Бригады Бойко и Моргунова развивали натиск на Сторожинец.

Догоняя их, я поехал дорогами, хранившими привычные уже следы немецко-румынского отступления. Разбитые машины, автобусы, сгоревшие танки, нацеленные в небо стволы недвижных зениток.

На повороте шоссе возле свеженасыпанного холма стоял часовой. Меня это удивило.

— Что охраняете?

— Не могу знать.

— Кто поставил?

— Старший лейтенант Адушкин.

Часового расспрашивать не полагается, а про холм я вспомнил случайно пятнадцать лет спустя, распивая чаи в Тернополе, на квартире Адушкина. Адушкин расхохотался так, что дочка испуганно посмотрела на него.

— Как же, как же! Шоссе берет влево, а справа остается буковая рощица. Мы там немецкий продовольственный обоз накрыли. Добро на дороге не уцелеет. Вот я что получше да покрепче упаковано (немцы — мастера паковать!) и велел зарыть… Наступление скоро выдохнется, думаю, на формировку встанем и опять гороховый суп с американской колбасой пойдет. А тут машину подошлешь, кой-чего откопаешь, и солдат скучать не будет…

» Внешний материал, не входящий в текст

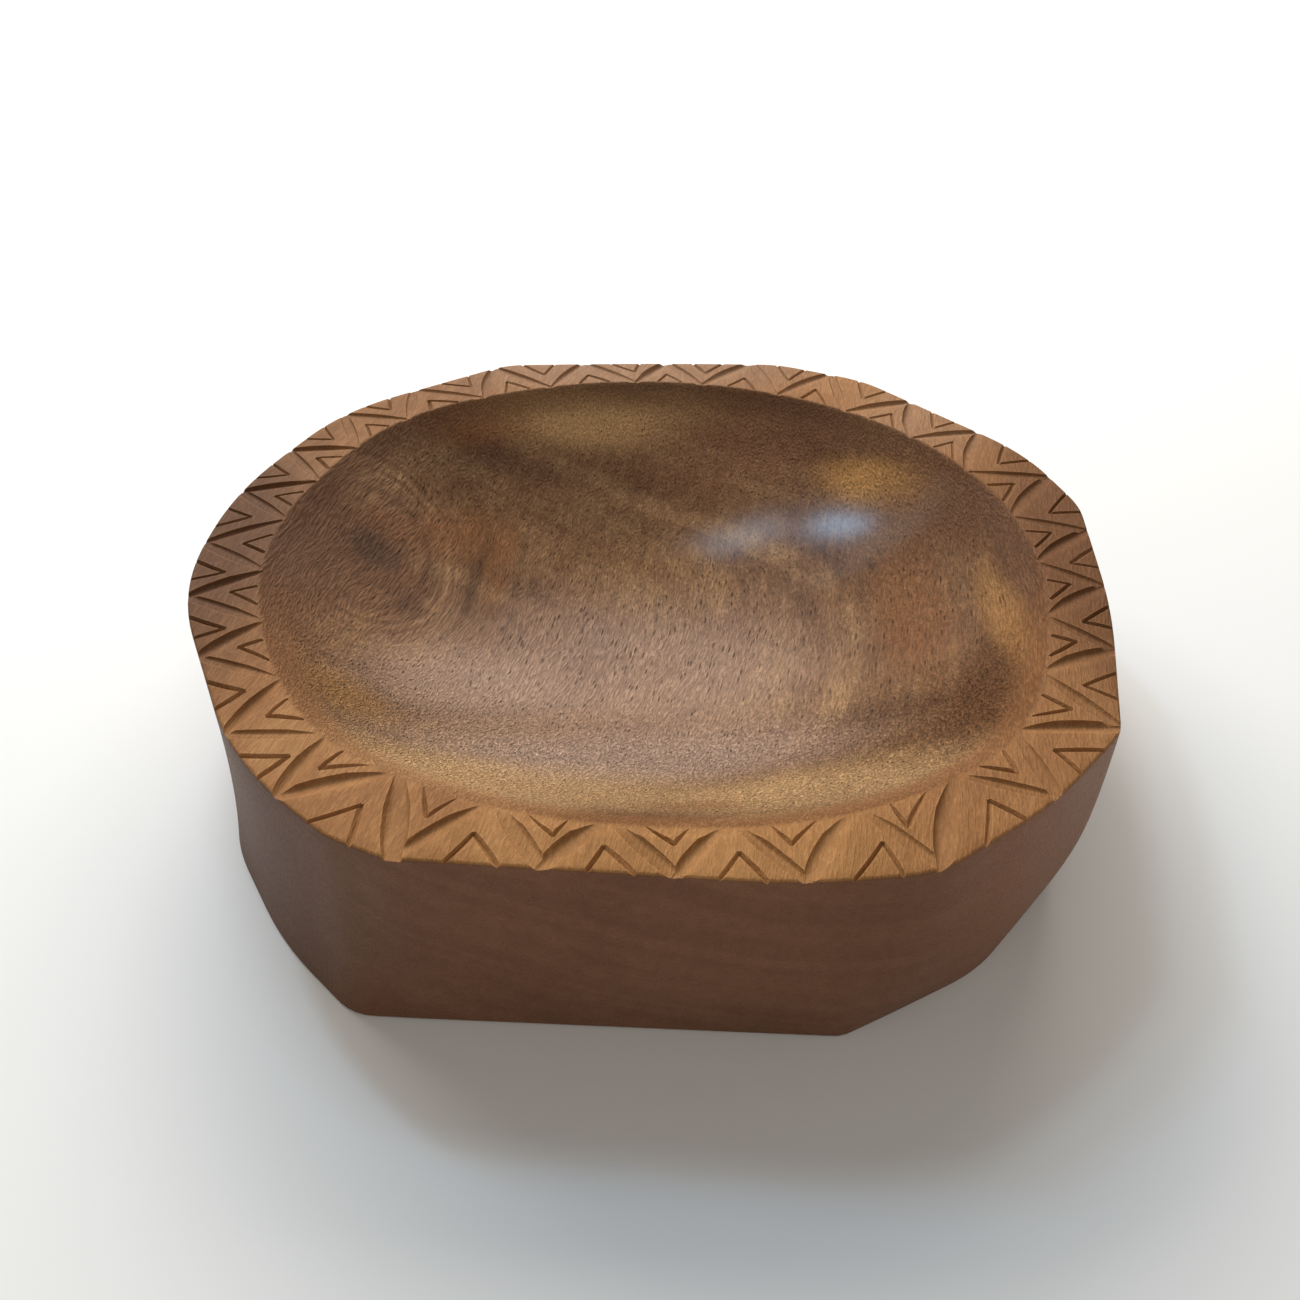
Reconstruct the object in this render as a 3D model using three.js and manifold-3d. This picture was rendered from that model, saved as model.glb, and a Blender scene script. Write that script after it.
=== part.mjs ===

…В лесу на поляне восточнее Сторожинца я нагнал штаб Бойко. И здесь услышал весть, от которой в радостной тревоге сжалось сердце: взвод лейтенанта Шкиля вышел на государственную границу Советского Союза с Румынией.

Вскоре появился и сам Василий Шкиль. Он вылез из «тридцатьчетверки», черноволосый, черноглазый, с густыми смолистыми бровями, со щетиной, отливавшей синевой. Доложил. Повернулся через левое плечо, направился обратно к танку:

— Давай, ребята, распутывай.

Отвязали что-то и бережно понесли к нам:

— Вот, глядите.

Подминая начавшую пробиваться траву, перед нами лежал полосатый пограничный столб. Наверху на одной стороне надпись: «СССР», на другой латинскими буквами: «Румыния». Нижняя, находившаяся в земле, часть столба начала гнить, на верхней — потускнели, стерлись краски.